• SET EXERCISE: Can you write out all of the material below, word for word?

• DATA SECTION:
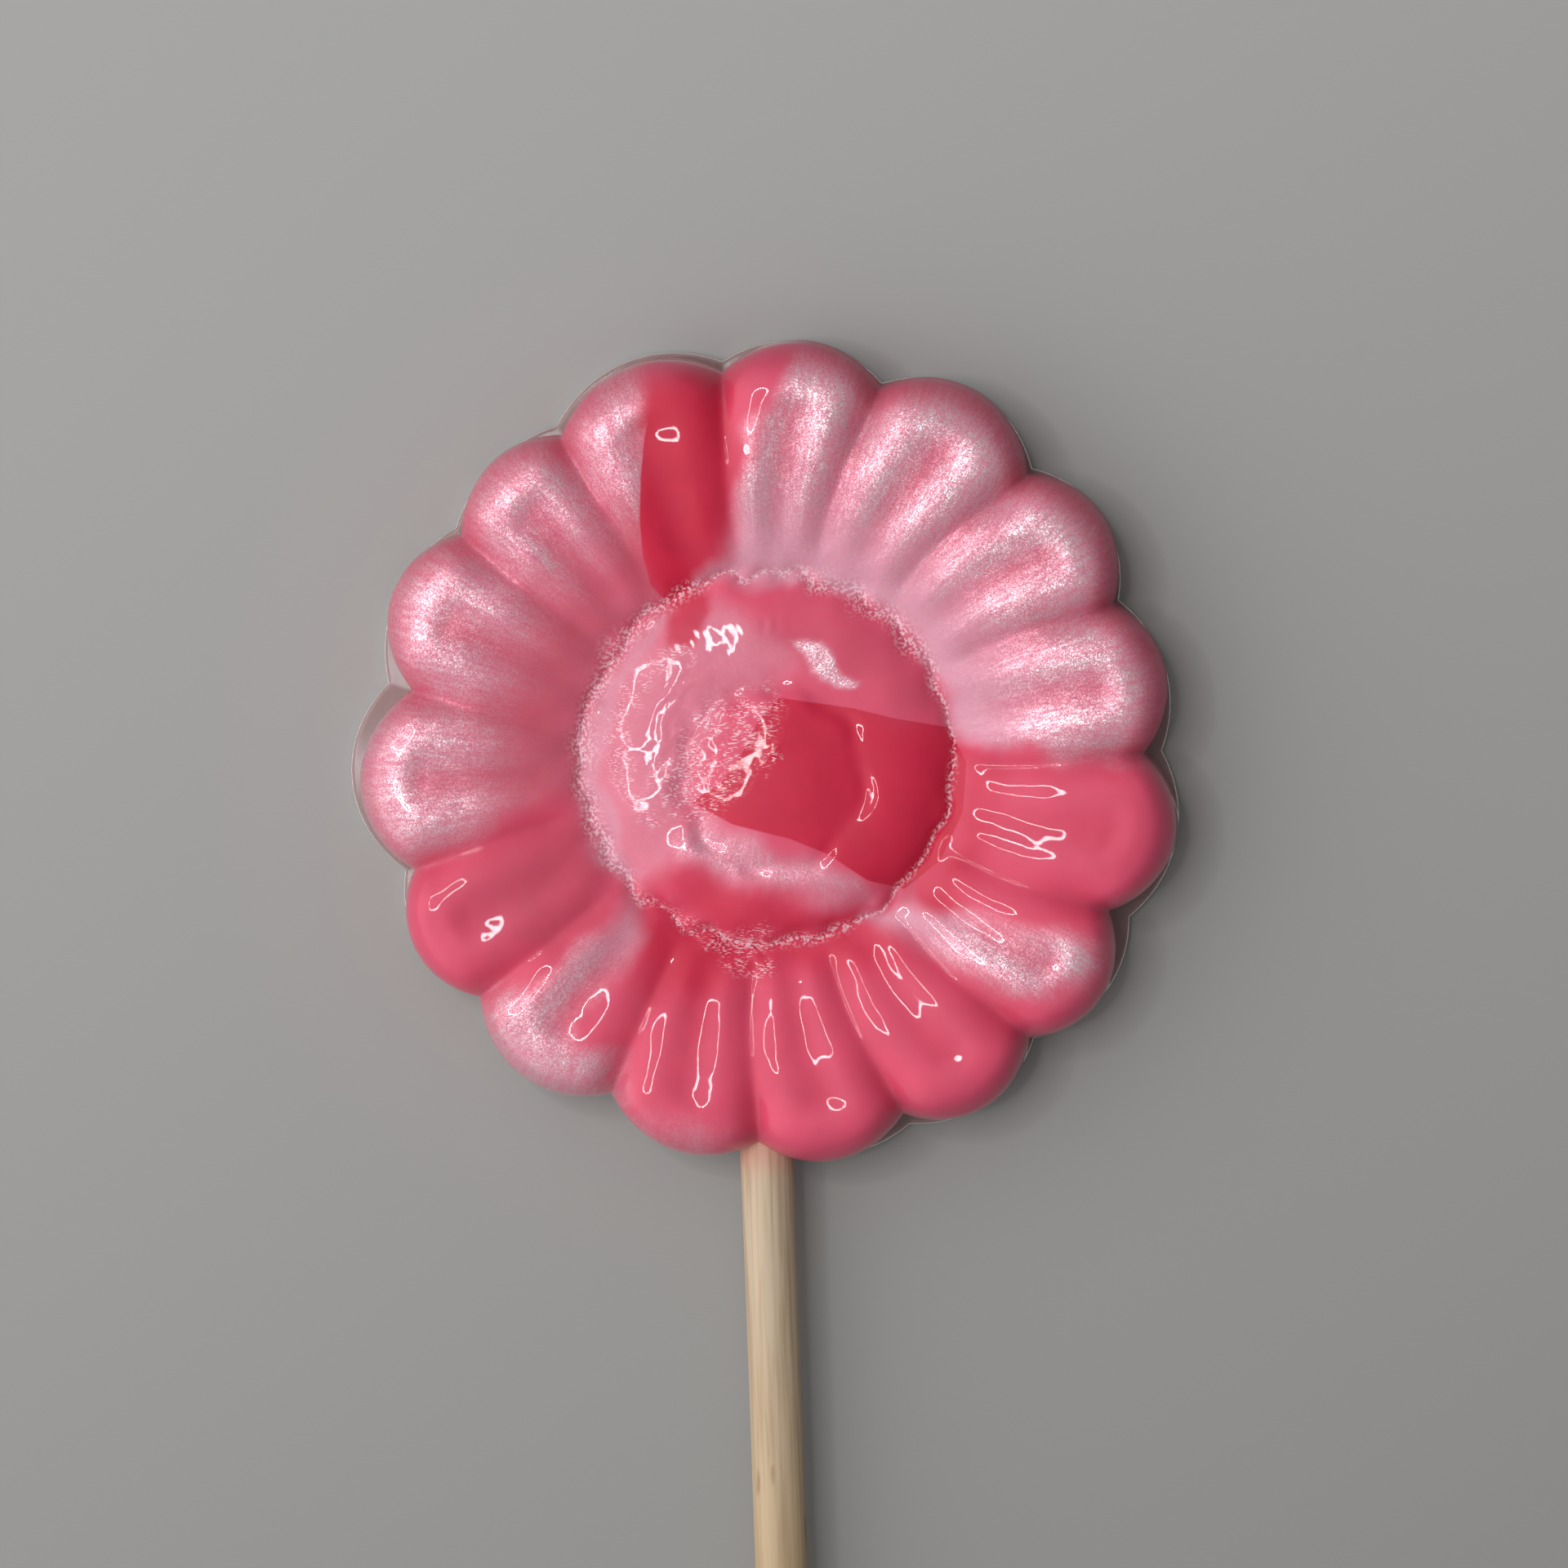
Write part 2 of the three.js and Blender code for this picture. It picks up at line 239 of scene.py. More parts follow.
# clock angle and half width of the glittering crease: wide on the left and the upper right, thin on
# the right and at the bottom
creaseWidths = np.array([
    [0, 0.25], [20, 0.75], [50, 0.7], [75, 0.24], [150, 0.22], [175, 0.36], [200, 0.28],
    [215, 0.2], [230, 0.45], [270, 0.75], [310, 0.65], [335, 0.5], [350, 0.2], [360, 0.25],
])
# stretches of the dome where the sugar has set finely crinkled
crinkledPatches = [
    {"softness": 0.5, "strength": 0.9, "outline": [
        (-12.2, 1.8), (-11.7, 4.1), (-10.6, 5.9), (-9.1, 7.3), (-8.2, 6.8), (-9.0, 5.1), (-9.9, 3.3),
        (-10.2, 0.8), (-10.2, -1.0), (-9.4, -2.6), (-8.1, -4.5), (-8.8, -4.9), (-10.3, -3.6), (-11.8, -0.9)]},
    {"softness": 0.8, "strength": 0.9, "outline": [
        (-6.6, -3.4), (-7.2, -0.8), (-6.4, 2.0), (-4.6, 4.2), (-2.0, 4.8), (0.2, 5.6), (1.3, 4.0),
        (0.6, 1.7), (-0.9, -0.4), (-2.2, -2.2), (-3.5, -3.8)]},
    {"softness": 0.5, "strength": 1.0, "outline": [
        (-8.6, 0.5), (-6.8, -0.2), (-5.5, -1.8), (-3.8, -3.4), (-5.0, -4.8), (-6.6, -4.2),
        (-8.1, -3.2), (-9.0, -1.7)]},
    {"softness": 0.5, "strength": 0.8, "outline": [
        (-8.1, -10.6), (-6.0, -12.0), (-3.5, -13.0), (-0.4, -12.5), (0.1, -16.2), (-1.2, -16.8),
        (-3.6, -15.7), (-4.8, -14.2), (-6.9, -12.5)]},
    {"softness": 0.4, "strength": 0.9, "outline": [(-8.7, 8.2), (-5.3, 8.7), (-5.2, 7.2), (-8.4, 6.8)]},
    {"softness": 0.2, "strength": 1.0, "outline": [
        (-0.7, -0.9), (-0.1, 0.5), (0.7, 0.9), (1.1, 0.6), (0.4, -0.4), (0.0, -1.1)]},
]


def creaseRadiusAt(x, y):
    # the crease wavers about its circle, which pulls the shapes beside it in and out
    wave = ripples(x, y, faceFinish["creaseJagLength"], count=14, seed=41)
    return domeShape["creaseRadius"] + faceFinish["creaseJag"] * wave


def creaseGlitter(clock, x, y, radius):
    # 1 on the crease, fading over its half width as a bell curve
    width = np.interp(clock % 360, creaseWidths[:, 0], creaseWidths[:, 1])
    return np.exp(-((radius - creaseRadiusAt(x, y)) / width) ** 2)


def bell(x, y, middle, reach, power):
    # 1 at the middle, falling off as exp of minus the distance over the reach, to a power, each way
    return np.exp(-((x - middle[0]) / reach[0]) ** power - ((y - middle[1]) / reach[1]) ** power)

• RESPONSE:
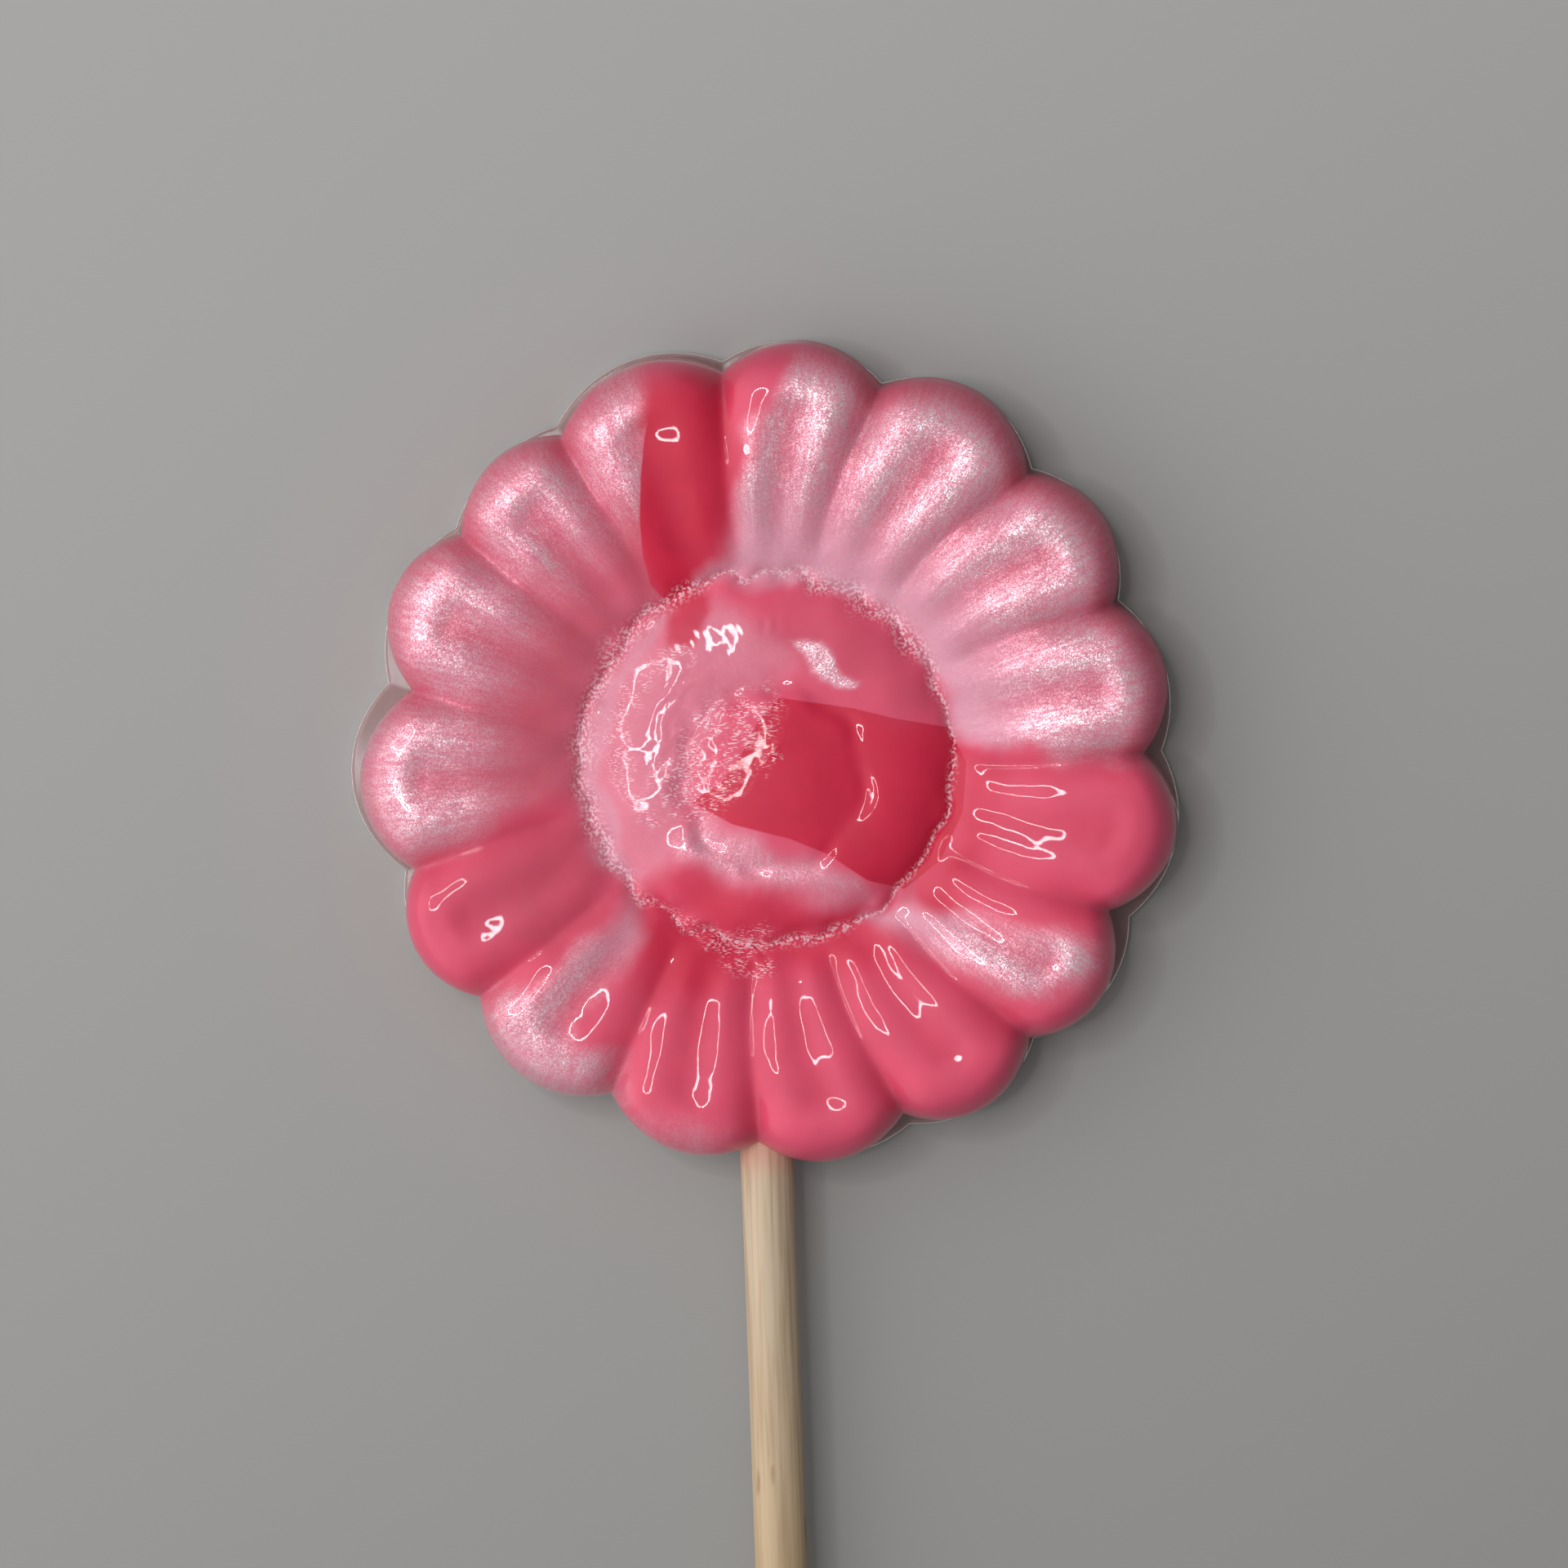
Write part 2 of the three.js and Blender code for this picture. It picks up at line 239 of scene.py. More parts follow.
# clock angle and half width of the glittering crease: wide on the left and the upper right, thin on
# the right and at the bottom
creaseWidths = np.array([
    [0, 0.25], [20, 0.75], [50, 0.7], [75, 0.24], [150, 0.22], [175, 0.36], [200, 0.28],
    [215, 0.2], [230, 0.45], [270, 0.75], [310, 0.65], [335, 0.5], [350, 0.2], [360, 0.25],
])
# stretches of the dome where the sugar has set finely crinkled
crinkledPatches = [
    {"softness": 0.5, "strength": 0.9, "outline": [
        (-12.2, 1.8), (-11.7, 4.1), (-10.6, 5.9), (-9.1, 7.3), (-8.2, 6.8), (-9.0, 5.1), (-9.9, 3.3),
        (-10.2, 0.8), (-10.2, -1.0), (-9.4, -2.6), (-8.1, -4.5), (-8.8, -4.9), (-10.3, -3.6), (-11.8, -0.9)]},
    {"softness": 0.8, "strength": 0.9, "outline": [
        (-6.6, -3.4), (-7.2, -0.8), (-6.4, 2.0), (-4.6, 4.2), (-2.0, 4.8), (0.2, 5.6), (1.3, 4.0),
        (0.6, 1.7), (-0.9, -0.4), (-2.2, -2.2), (-3.5, -3.8)]},
    {"softness": 0.5, "strength": 1.0, "outline": [
        (-8.6, 0.5), (-6.8, -0.2), (-5.5, -1.8), (-3.8, -3.4), (-5.0, -4.8), (-6.6, -4.2),
        (-8.1, -3.2), (-9.0, -1.7)]},
    {"softness": 0.5, "strength": 0.8, "outline": [
        (-8.1, -10.6), (-6.0, -12.0), (-3.5, -13.0), (-0.4, -12.5), (0.1, -16.2), (-1.2, -16.8),
        (-3.6, -15.7), (-4.8, -14.2), (-6.9, -12.5)]},
    {"softness": 0.4, "strength": 0.9, "outline": [(-8.7, 8.2), (-5.3, 8.7), (-5.2, 7.2), (-8.4, 6.8)]},
    {"softness": 0.2, "strength": 1.0, "outline": [
        (-0.7, -0.9), (-0.1, 0.5), (0.7, 0.9), (1.1, 0.6), (0.4, -0.4), (0.0, -1.1)]},
]


def creaseRadiusAt(x, y):
    # the crease wavers about its circle, which pulls the shapes beside it in and out
    wave = ripples(x, y, faceFinish["creaseJagLength"], count=14, seed=41)
    return domeShape["creaseRadius"] + faceFinish["creaseJag"] * wave


def creaseGlitter(clock, x, y, radius):
    # 1 on the crease, fading over its half width as a bell curve
    width = np.interp(clock % 360, creaseWidths[:, 0], creaseWidths[:, 1])
    return np.exp(-((radius - creaseRadiusAt(x, y)) / width) ** 2)


def bell(x, y, middle, reach, power):
    # 1 at the middle, falling off as exp of minus the distance over the reach, to a power, each way
    return np.exp(-((x - middle[0]) / reach[0]) ** power - ((y - middle[1]) / reach[1]) ** power)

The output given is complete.